The UK’s Daily Mail heralded the breakthrough, writing “The coating lowers the temperature inside buildings, without expending a single watt of energy,” and explained that normal windows allow ultra-violet and infrared light through, heating rooms, whereas this new process effectively blocks them maintaining a cooler interior, with predictions of a conservative thirty per cent reduction in daytime temperatures, and equivalent energy savings in hot, dry, environments. Even in their cooler climate, the Mail’s science correspondent, Shivali Best, is talking significant energy savings in the region of 30 per cent.
Personally, I’ve never liked air conditioning a lot, even though they are pretty much an essential in Oman.
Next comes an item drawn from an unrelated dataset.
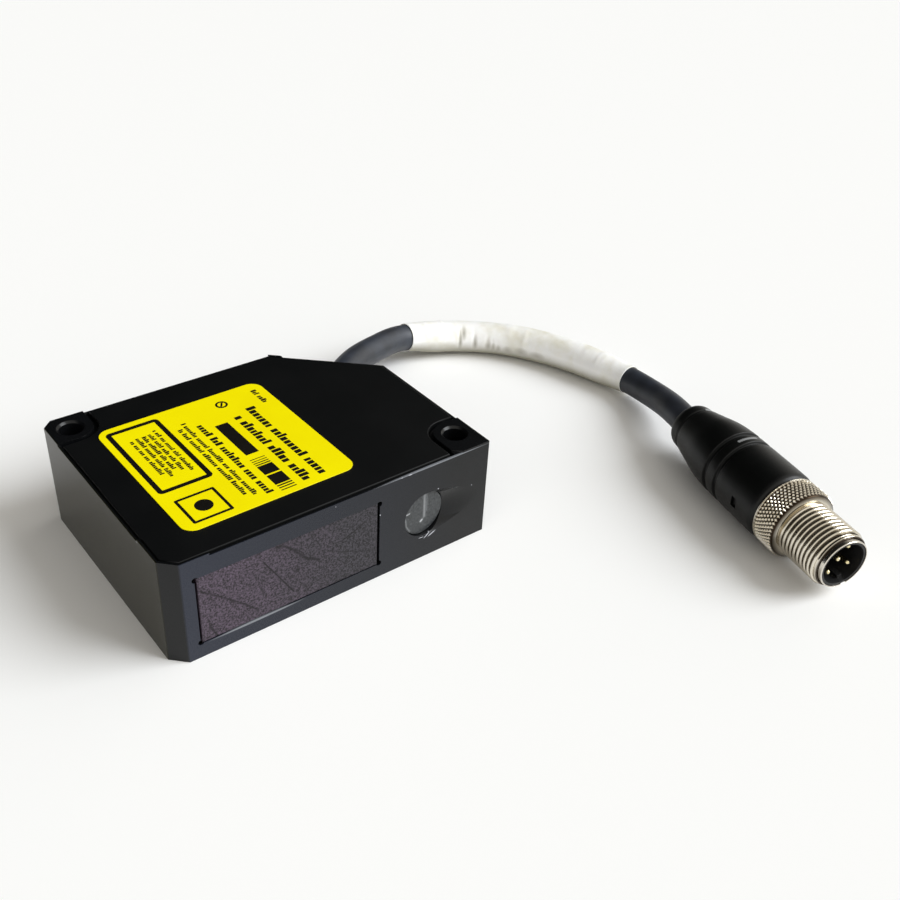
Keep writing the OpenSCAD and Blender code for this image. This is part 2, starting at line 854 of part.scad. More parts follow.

But they can be noisy and intrusive, and sitting, sleeping, or working under the perpetual motion of an AC unit can’t be good for you can it! But worst of all is the environmental change when you leave the house and go outside. Your glasses fog up, and you stumble like a drunkard. The heat hits you like an express train, the change having twice the effect. It can’t be healthy; it can’t be good for you. In fact, the only place I like the air conditioner is at the gym, where it’s my favourite machine.
I genuinely hope this research, this game-changer, can be the ‘next big thing, in building and construction in the Sultanate of Oman, because you need to understand that an air conditioner is like a flailing politician... makes a lot of noise but doesn’t get much done!